Right now we’re featuring three new stories on the website.
First is Robert Mickens’s latest Letter from Rome, in which he looks at Francis’s decision on streamlining annulments, which did not “just drop out of the sky”:
Bishops and priests from almost every part of the world have been calling for such a reform for a number of years. The Synod of Bishops even took up the issue in 2005 at the assembly on the Eucharist, when the fathers made a veiled reference to annulment reform in their final list of suggestions or propositions to Benedict XVI (Prop. 40). The former pope, even for many years before becoming Bishop of Rome, had expressed interest in actually broadening the valid reasons for an annulment to include “lack of a solid Christian formation” (or faith) necessary for receiving the sacrament of matrimony. But other than pondering this out loud, he did nothing to make it a reality. Pope Francis has now moved the ball forward.
Also featured, an interview with Carmen Fariña, chancellor of the New York City public school system, the largest in the United States. Fariña discusses Common Core, student testing, and what she’s learned in the course of her fifty years in education—some of which she picked up as a student in Catholic elementary and high schools.

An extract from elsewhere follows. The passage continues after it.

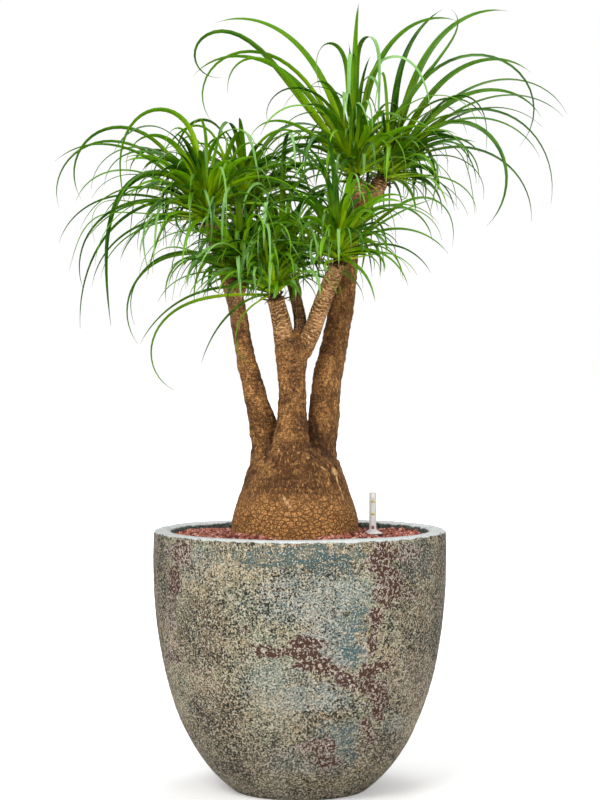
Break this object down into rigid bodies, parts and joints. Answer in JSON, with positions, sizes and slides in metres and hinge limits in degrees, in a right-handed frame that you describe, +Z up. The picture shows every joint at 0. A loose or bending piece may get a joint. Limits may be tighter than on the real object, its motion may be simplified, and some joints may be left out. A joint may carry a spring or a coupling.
{
  "type": "potted ponytail palm",
  "caption": "Stemmed ponytail palm with a swollen base and arching strap leaves, rooted in clay granules in a rounded rough-glazed ceramic planter with a float water gauge.",
  "frame": {"origin": "centre of the planter's flat base, on the surface it stands on", "axes": "+Z up, +X to the right as seen from the front, +Y away from the viewer"},
  "size_m": [0.7706, 0.4868, 1.1554],
  "materials": {
    "glaze": "matte",
    "pot_plastic": "matte",
    "bed_clay": "matte",
    "granules": "matte",
    "gauge_plastic": "satin",
    "float_plastic": "satin",
    "bark": "matte",
    "leaf": "satin"
  },
  "bodies": {
    "potted_plant": {"planter": "glaze", "culture_pot": "pot_plastic", "outer_bed": "bed_clay", "rooting_bed": "bed_clay", "top_dressing": "granules", "gauge_tube": "gauge_plastic", "trunk": "bark", "head_left_outer": "leaf", "head_left_back": "leaf", "head_left_front": "leaf", "head_middle_left": "leaf", "head_middle_back": "leaf", "head_middle_right": "leaf", "head_right_upper": "leaf", "head_right_outer": "leaf"},
    "float": {"gauge_float": "float_plastic"}
  },
  "joints": [
    {"name": "float_rise", "type": "slide", "parent": "potted_plant", "child": "float", "axis": [0, 0, 1], "range_m": [0, 0.036]}
  ]
}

For high school I went to St. Michael’s Academy in Manhattan, and that was transformational. It was an all-girls school, and I had some of the brightest nuns…. One of them, Sr. Leonard, is the reason I’m here today. She understood that because my parents were immigrants, we didn’t know the process for going to college. In those days, in my culture in particular, you didn’t aspire to go to college. You’d like to go if you wanted to be a teacher, but my parents didn’t know how to fill out applications and they didn’t know about scholarships. Sr. Leonard in my sophomore year saw I wasn’t on the right track to be able to apply to college. So she made it her business to change my trajectory. … You know, there’s something about paying that back. That’s one of the things about immigrant kids, they pay it back. As a regional superintendent I did a poll of my 150 principals and asked how many were first in their families to go to college as I was, and it was more than 70 percent. There’s something to be said for that. When families care about education and you’re the first in your family to go to college, you pay it back in a different way.
And, with the European Union deciding how best to address the refugee crisis, the editors write on the special responsibility of the United States:
The United States has accepted only fifteen hundred Syrian asylum-seekers since 2011. In May, fourteen Democratic senators proposed that the United States take in sixty-five thousand Syrian refugees, only to be rebuffed by the Republicans. Fair-minded people can disagree about conventional immigration policy, but why have we essentially closed our doors to people fleeing one of the most brutal wars imaginable? Surely, whatever potential threat a tiny minority of these refugees might pose can be easily managed. This country has refused asylum to those fleeing persecution and death in the past, and later deeply regretted doing so. Opening our doors to Syrian refugees is both just the right thing to do and a necessary acknowledgement of the responsibility the United States bears for the current chaos and slaughter in the Middle East. We went to war in Iraq in 2003 convinced that we knew best how to rearrange the political, economic, and social lives of those in the Arab world. That was a catastrophic folly, and our responsibility to those left behind in the bloodlands did not end when the United States withdrew its forces.